Now part of the Woodman Institute (along with the Damm Garrison) the Hale House was built by Capt. William Palmer for Dover merchant John Williams in 1813. Williams has been called Dover's "captain of industry" in and era when the Garrison City was among the most successful textile manufacturers in the world.
Williams was the founder of the Upper Factory cotton mill in Dover. He built another cotton mill, a printing company and a nail factory. This stately brick home on Central Ave was Williams' residence until November, 1840 .when he sold it to J P Hale who kept it as his residence for 33 years. Williams, one the wealthiest and influential men in the state, managed to lose his fortune and died a poor man in Boston just three years later, although his efforts brought great prosperity to Dover.
Born in nearby Rochester, John Parker Hale (1806-1873) is best known as the first avowed Abolitionist Senator in the United States. It is an odd irony that, in the two decades Hale was in the Senate, Dover profited from the manufacture of cotton products that were produced by Southern slave labor. Living in Williams own house, Hale took a solid stand against slavery -- a position that earned him enmity from Southern leaders, even a death threat on the Senate floor from a colleague. It also earned Hale a statue in 1892 on lawn of the state capitol in Concord, NH, where his figure now stands with Daniel Webster, President Franklin Pierce and John Stark.
Hale's election gave great hope to the Abolitionist movement, inspiring poet John Greenleaf Whittier in a popular poem to say to other Americans: "God bless NH! What one brave State hath done, can ye not also do?" But despite the work of Dover abolitionist newspapers like The Morning Star, slavery flourished in the United States until the Emancipation Proclamation, that arrived at the end of Hale's Senate career.
In another great irony, White House records show that retiring Senator Hale, defeated after 20 years, met with Abraham Lincoln on the morning of the President's assassination. Hale was granted an ambassadorship to Spain, which he requested partly, it was known, to remove his daughter Lucy from the influence of her new "fiancé", an actor named John Wilkes Booth. Booth killed Lincoln that very evening. The Hale's lived out the next few years in Spain, and JP Hale returned to Dover with his daughter and died soon after in 1873.

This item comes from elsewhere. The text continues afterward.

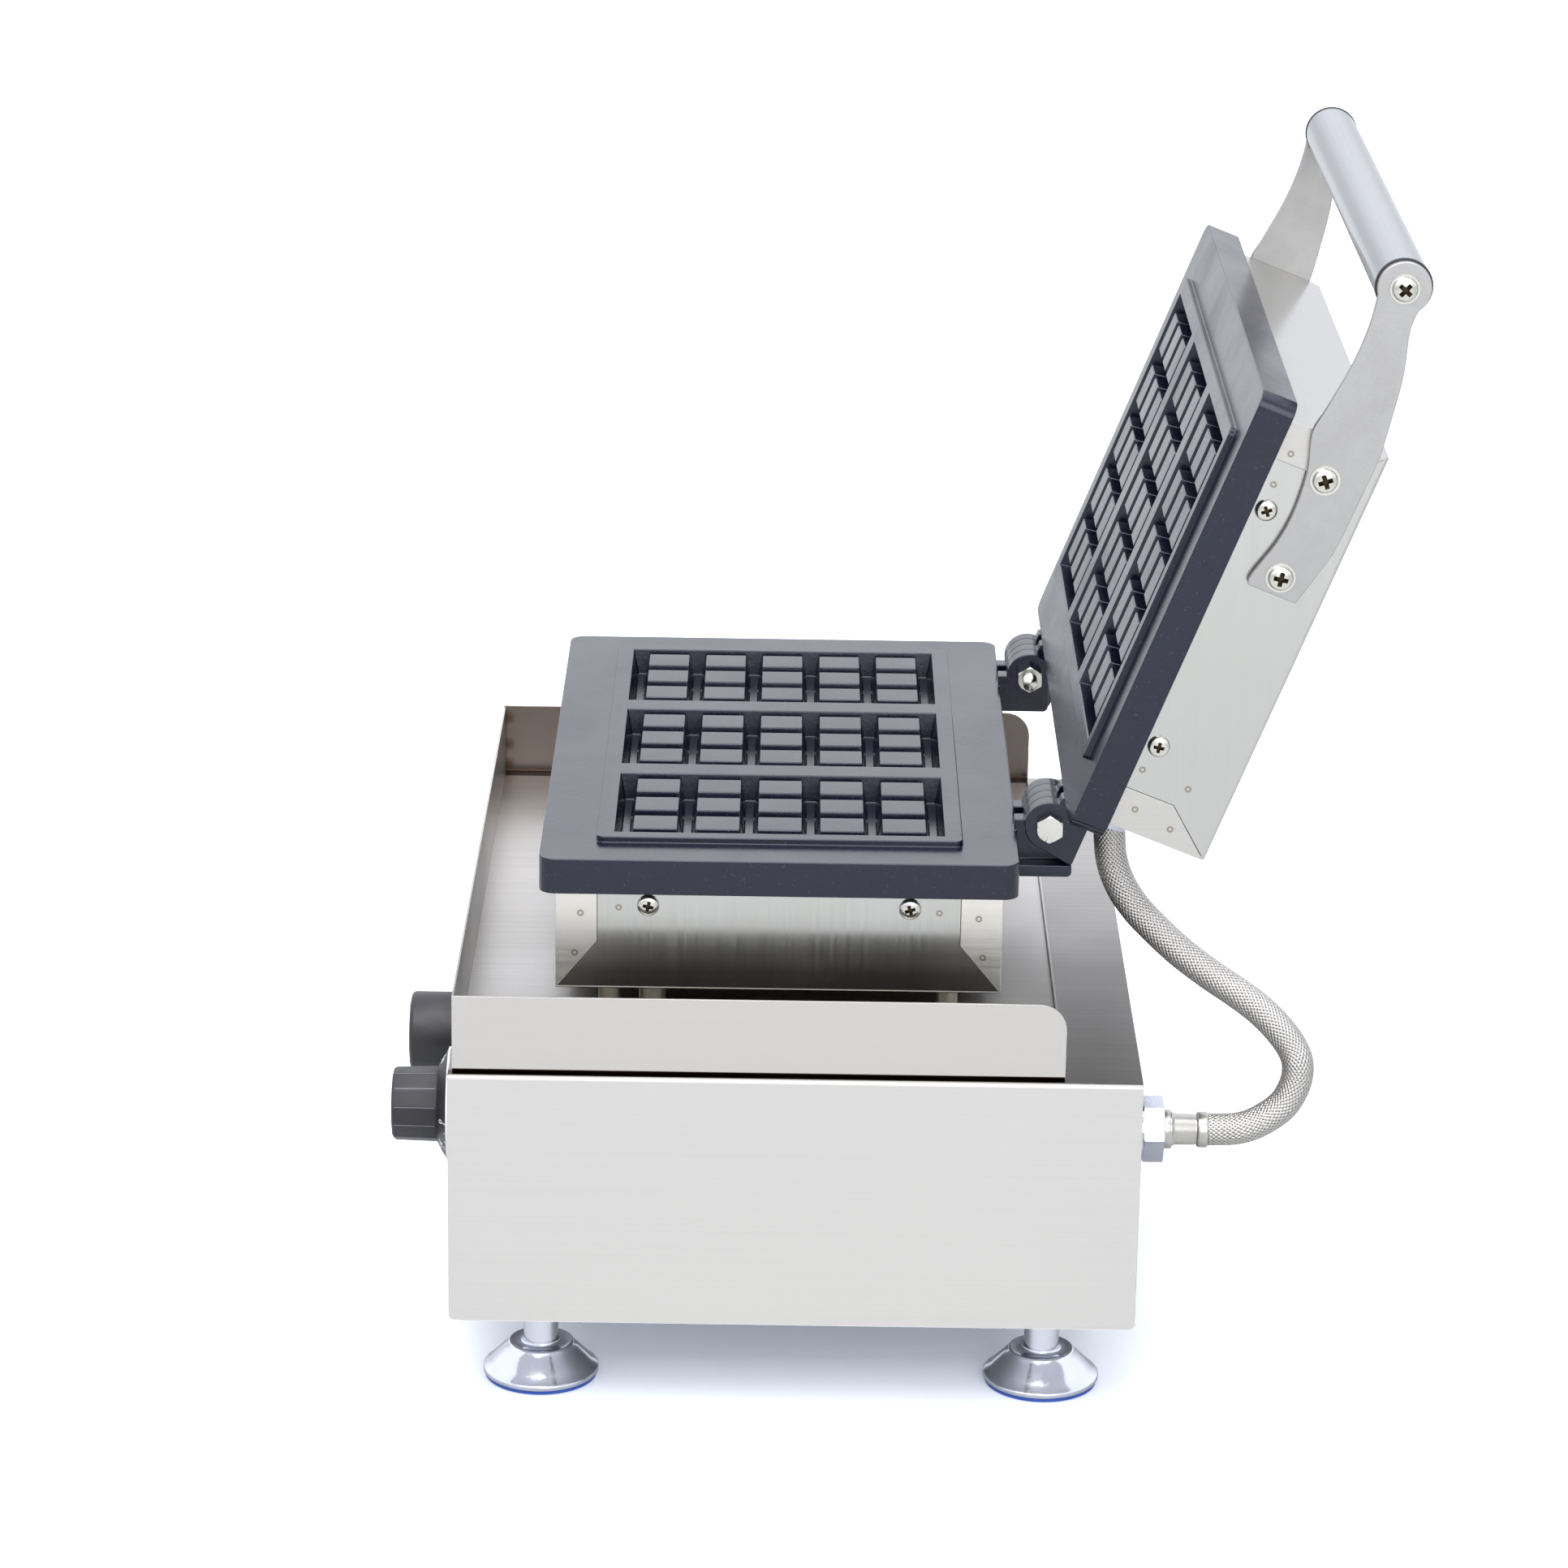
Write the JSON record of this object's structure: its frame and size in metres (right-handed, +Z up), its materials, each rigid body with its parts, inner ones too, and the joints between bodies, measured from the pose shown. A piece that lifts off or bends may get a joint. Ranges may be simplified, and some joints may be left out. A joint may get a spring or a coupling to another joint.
{
  "type": "waffle maker",
  "caption": "Counter-top belgian waffle maker with a hinged upper plate, spill tray, two knobs and a braided hose.",
  "frame": {"origin": "middle of the machine's box at floor level, lid open, hose left out", "axes": "+Z up; -Y towards the user, where the knobs are; +X to the machine's right-hand side, where the hose is"},
  "size_m": [0.49, 0.5144, 0.5956],
  "materials": {
    "brushed_sheet": "brushed stainless sheet, fine horizontal grain",
    "base_sheet": "plain stainless sheet",
    "bright_sheet": "bright cold-rolled stainless sheet",
    "arm_steel": "matt bead-blasted steel",
    "bright_tube": "polished tube",
    "zinc_screws": "bright zinc plated",
    "foot_chrome": "chrome plated pressed steel",
    "foot_film": "blue foam-backed film",
    "black_plastic": "satin black phenolic",
    "control_body": "cream moulding",
    "ceramic": "glazed ceramic",
    "shaft_steel": "turned steel",
    "inlet_metal": "nickel plated brass",
    "leg_steel": "plain steel tube",
    "plate_casting": "grey non-stick coating on cast aluminium",
    "heater_sheath": "oxidised heater sheath",
    "clamp_sheet": "plain steel sheet",
    "blanket": "ceramic-fibre blanket",
    "bulb_copper": "copper",
    "gland_metal": "nickel plated",
    "braid": "braided stainless wire sleeve"
  },
  "bodies": {
    "base": {"housing": "brushed_sheet", "front_panel": "brushed_sheet", "rear_panel": "brushed_sheet", "spill_tray": "brushed_sheet", "base_plate": "base_sheet", "lower_box": "bright_sheet", "base_screws": "zinc_screws", "foot_bolts": "zinc_screws", "leg_bolts": "zinc_screws", "lower_box_screws": "zinc_screws", "lower_clamp_screws": "zinc_screws", "hinge_bolts": "zinc_screws", "hinge_nuts": "zinc_screws", "mains_inlet": "black_plastic", "thermostat_body": "control_body", "timer_body": "control_body", "terminal_block": "ceramic", "inlet_pins": "inlet_metal", "support_legs": "leg_steel", "wire_conduit": "leg_steel", "lower_plate": "plate_casting", "lower_element": "heater_sheath", "lower_clamp_plate": "clamp_sheet", "lower_blanket": "blanket", "thermostat_bulb": "bulb_copper", "hose_gland": "gland_metal", "hose_gland_nut": "gland_metal", "hose_ferrule": "gland_metal", "hose": "braid"},
    "lid": {"upper_plate": "plate_casting", "upper_box": "bright_sheet", "upper_box_screws": "zinc_screws", "upper_element": "heater_sheath", "upper_clamp_plate": "clamp_sheet", "upper_clamp_screws": "zinc_screws", "upper_blanket": "blanket", "arm_right": "arm_steel", "arm_left": "arm_steel", "arm_screws": "zinc_screws", "arm_nuts": "zinc_screws", "handle_tube": "bright_tube", "handle_plugs": "black_plastic", "handle_screws": "zinc_screws", "lid_connector": "gland_metal"},
    "thermostat_dial": {"thermostat_knob": "black_plastic", "thermostat_shaft": "shaft_steel"},
    "timer_dial": {"timer_knob": "black_plastic", "timer_shaft": "shaft_steel"},
    "foot_front_right_body": {"foot_front_right": "foot_chrome", "foot_pad_front_right": "foot_film"},
    "foot_front_left_body": {"foot_front_left": "foot_chrome", "foot_pad_front_left": "foot_film"},
    "foot_rear_right_body": {"foot_rear_right": "foot_chrome", "foot_pad_rear_right": "foot_film"},
    "foot_rear_left_body": {"foot_rear_left": "foot_chrome", "foot_pad_rear_left": "foot_film"}
  },
  "joints": [
    {"name": "lid_hinge", "type": "hinge", "parent": "base", "child": "lid", "pos_m": [0, 0.08026, 0.2869], "axis": [1, 0, 0], "range_deg": [0, 111.5], "deforming": ["hose"]},
    {"name": "thermostat_turn", "type": "hinge", "parent": "base", "child": "thermostat_dial", "pos_m": [0.159, -0.22324, 0.1325], "axis": [0, 1, 0], "range_deg": [0, 270]},
    {"name": "timer_turn", "type": "hinge", "parent": "base", "child": "timer_dial", "pos_m": [0.056, -0.22324, 0.1325], "axis": [0, 1, 0], "range_deg": [0, 300]},
    {"name": "foot_front_right_screw", "type": "hinge", "parent": "base", "child": "foot_front_right_body", "pos_m": [0.2, -0.17824, 0.02], "axis": [0, 0, 1], "continuous": true},
    {"name": "foot_front_left_screw", "type": "hinge", "parent": "base", "child": "foot_front_left_body", "pos_m": [-0.2, -0.17824, 0.02], "axis": [0, 0, 1], "continuous": true},
    {"name": "foot_rear_right_screw", "type": "hinge", "parent": "base", "child": "foot_rear_right_body", "pos_m": [0.2, 0.08176, 0.02], "axis": [0, 0, 1], "continuous": true},
    {"name": "foot_rear_left_screw", "type": "hinge", "parent": "base", "child": "foot_rear_left_body", "pos_m": [-0.2, 0.08176, 0.02], "axis": [0, 0, 1], "continuous": true}
  ]
}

The house was then the residence of Senator Hale's widow until her death in 1902, then it became the property of her daughter Lucy, who was at this time wife of former NH Senator William Chandler. After Lucy's death, it was purchased for the Woodman Institute, so it was in the possession of the Hale family for a total of more than 70 years.
William Chandler, widower of Lucy Hale, gave a speech at the Dover dedication of the Institute. Though feeble and fighting off a cold, the former senator and newspaper owner praised Annie Woodman for donating the museum buildings. He praised John P. Hale and spoke at length of Abraham Lincoln and his relationship to the Seacoast region. He mentioned Sen. Hale's widow, but never, as in most of his speeches, did he mention his wife and her strange connection to history. The incident was never spoken of.

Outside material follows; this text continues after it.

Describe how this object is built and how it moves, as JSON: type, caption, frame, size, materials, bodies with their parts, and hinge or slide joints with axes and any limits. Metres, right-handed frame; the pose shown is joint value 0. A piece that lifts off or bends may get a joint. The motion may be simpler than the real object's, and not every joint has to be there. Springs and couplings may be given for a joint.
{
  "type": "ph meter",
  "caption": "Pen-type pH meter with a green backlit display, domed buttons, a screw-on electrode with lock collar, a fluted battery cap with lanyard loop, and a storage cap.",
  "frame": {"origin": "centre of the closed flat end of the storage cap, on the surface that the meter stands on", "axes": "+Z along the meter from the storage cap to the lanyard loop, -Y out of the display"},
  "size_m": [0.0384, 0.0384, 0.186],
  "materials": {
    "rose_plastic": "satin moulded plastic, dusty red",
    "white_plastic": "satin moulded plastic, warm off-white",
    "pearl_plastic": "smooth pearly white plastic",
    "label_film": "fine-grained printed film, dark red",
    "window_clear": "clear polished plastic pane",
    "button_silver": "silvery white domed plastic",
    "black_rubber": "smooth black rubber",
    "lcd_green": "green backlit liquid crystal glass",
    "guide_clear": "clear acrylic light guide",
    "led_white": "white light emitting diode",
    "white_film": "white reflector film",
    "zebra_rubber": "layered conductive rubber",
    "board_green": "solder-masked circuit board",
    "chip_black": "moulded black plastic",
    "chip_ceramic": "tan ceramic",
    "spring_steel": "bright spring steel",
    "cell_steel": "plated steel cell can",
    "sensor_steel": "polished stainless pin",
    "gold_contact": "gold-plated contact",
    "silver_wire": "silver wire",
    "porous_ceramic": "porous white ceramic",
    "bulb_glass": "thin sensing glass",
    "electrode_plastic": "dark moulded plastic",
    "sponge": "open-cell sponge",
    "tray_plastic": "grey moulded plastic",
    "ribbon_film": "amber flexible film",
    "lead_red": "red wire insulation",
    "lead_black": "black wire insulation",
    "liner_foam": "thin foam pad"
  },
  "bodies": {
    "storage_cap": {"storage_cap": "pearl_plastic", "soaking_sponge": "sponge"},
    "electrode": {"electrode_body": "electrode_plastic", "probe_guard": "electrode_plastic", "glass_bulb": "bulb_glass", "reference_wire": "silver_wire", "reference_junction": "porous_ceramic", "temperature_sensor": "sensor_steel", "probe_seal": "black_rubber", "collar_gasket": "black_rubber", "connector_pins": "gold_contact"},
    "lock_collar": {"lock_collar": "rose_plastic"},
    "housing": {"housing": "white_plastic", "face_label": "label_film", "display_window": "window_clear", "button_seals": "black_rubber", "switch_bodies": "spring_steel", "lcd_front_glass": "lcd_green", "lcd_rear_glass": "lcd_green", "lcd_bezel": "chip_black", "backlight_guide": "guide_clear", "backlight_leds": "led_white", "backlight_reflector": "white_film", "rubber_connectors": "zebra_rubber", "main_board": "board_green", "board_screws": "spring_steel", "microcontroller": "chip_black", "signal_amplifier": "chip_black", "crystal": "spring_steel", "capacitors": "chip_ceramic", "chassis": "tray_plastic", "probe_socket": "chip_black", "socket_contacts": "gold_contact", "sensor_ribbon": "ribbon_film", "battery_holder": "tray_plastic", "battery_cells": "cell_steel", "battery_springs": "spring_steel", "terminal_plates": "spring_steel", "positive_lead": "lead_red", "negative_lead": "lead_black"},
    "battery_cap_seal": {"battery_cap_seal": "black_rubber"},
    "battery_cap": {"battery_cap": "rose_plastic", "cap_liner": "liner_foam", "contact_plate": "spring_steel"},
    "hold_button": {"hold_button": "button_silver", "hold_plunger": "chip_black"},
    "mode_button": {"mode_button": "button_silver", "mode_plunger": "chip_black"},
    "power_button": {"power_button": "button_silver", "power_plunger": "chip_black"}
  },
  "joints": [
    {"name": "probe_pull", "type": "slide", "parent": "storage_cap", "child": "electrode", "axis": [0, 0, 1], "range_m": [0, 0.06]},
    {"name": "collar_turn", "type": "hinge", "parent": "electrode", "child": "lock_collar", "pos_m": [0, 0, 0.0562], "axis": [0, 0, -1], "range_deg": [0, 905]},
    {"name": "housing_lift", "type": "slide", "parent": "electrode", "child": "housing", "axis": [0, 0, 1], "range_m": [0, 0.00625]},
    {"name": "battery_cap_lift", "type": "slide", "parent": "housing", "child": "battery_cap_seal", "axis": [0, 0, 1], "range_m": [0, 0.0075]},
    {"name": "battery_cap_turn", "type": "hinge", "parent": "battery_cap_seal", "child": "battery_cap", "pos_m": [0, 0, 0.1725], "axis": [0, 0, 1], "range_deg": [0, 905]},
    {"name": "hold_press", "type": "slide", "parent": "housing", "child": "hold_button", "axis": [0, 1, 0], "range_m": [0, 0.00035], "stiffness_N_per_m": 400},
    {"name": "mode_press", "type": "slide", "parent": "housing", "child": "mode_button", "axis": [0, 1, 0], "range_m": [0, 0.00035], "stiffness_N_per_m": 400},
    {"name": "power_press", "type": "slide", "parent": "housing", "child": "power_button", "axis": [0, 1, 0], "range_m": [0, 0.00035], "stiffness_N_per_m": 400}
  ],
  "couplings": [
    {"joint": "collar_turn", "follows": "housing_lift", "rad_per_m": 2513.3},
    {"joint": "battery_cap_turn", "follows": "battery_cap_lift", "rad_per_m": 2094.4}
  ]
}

Chandler described his famous father-in-law as: "a citizen of public
spirit and high character; an orator of surpassing pathos and power; a
fervid of champion of the oppressed and the enslaved; an inspired
apostle of human liberty; and a conscientious statesman of purity and
Text by J. Dennis Robinson with excepts from Woodman Institute Dedication Ceremony (July 26, 1916), published that year by Rumford Press, Concord, NH under the direction of William Chandler.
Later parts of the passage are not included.